== INSTRUCTIONS FOR THE TASK ==
Check each line of the listing for the string "joints", count the lines that have it, and answer with that number only.

== GIVEN MATERIAL ==
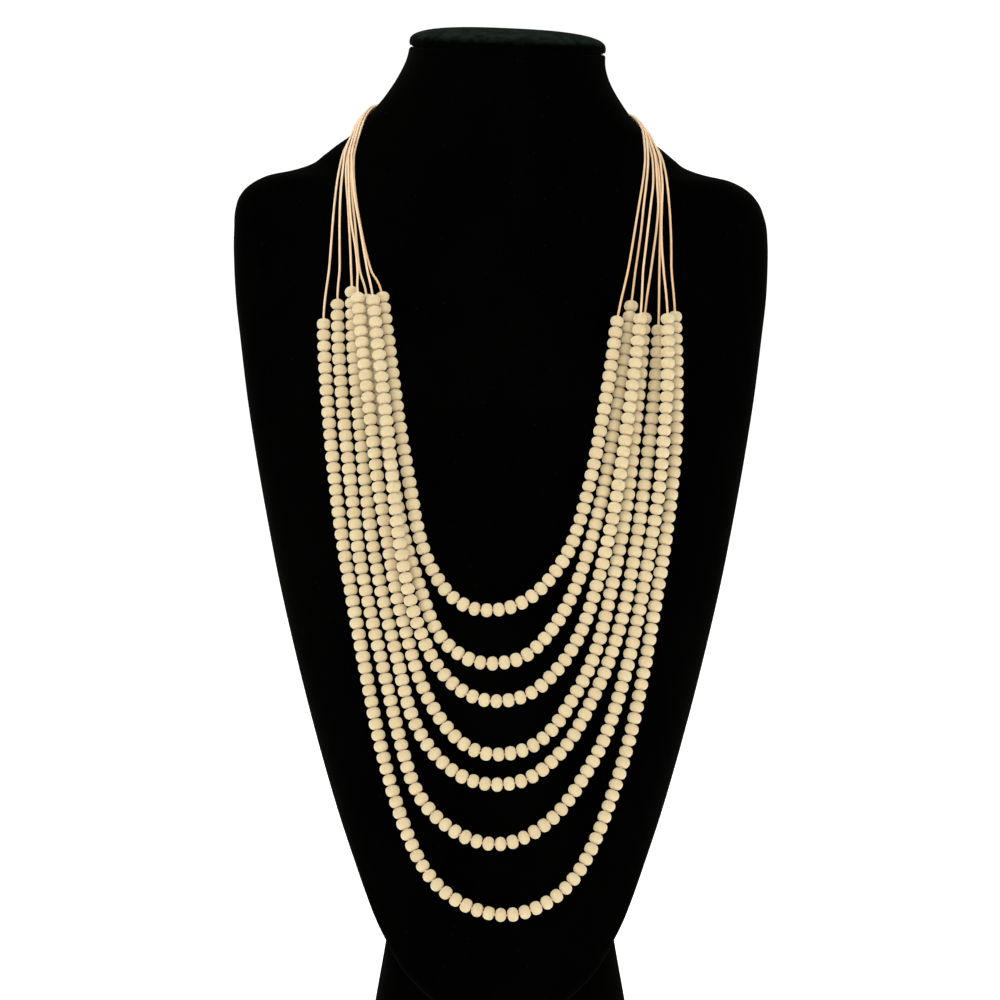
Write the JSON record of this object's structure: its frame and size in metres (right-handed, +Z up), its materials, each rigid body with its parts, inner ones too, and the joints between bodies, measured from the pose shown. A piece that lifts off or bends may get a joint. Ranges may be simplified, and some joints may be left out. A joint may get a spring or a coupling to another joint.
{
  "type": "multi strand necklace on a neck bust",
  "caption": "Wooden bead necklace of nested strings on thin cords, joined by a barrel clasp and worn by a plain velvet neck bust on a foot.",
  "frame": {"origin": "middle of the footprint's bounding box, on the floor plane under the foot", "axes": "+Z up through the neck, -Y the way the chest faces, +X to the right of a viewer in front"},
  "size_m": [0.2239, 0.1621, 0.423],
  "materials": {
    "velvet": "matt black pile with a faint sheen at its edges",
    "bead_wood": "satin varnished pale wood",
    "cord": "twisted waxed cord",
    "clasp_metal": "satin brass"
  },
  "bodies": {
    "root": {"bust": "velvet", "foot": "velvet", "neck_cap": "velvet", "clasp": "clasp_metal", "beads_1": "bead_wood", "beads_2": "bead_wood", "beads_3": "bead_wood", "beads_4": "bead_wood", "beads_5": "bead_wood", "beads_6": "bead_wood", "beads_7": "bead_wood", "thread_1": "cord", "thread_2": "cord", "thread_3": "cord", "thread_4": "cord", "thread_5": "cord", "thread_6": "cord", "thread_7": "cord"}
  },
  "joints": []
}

== CORRECT RESPONSE ==
2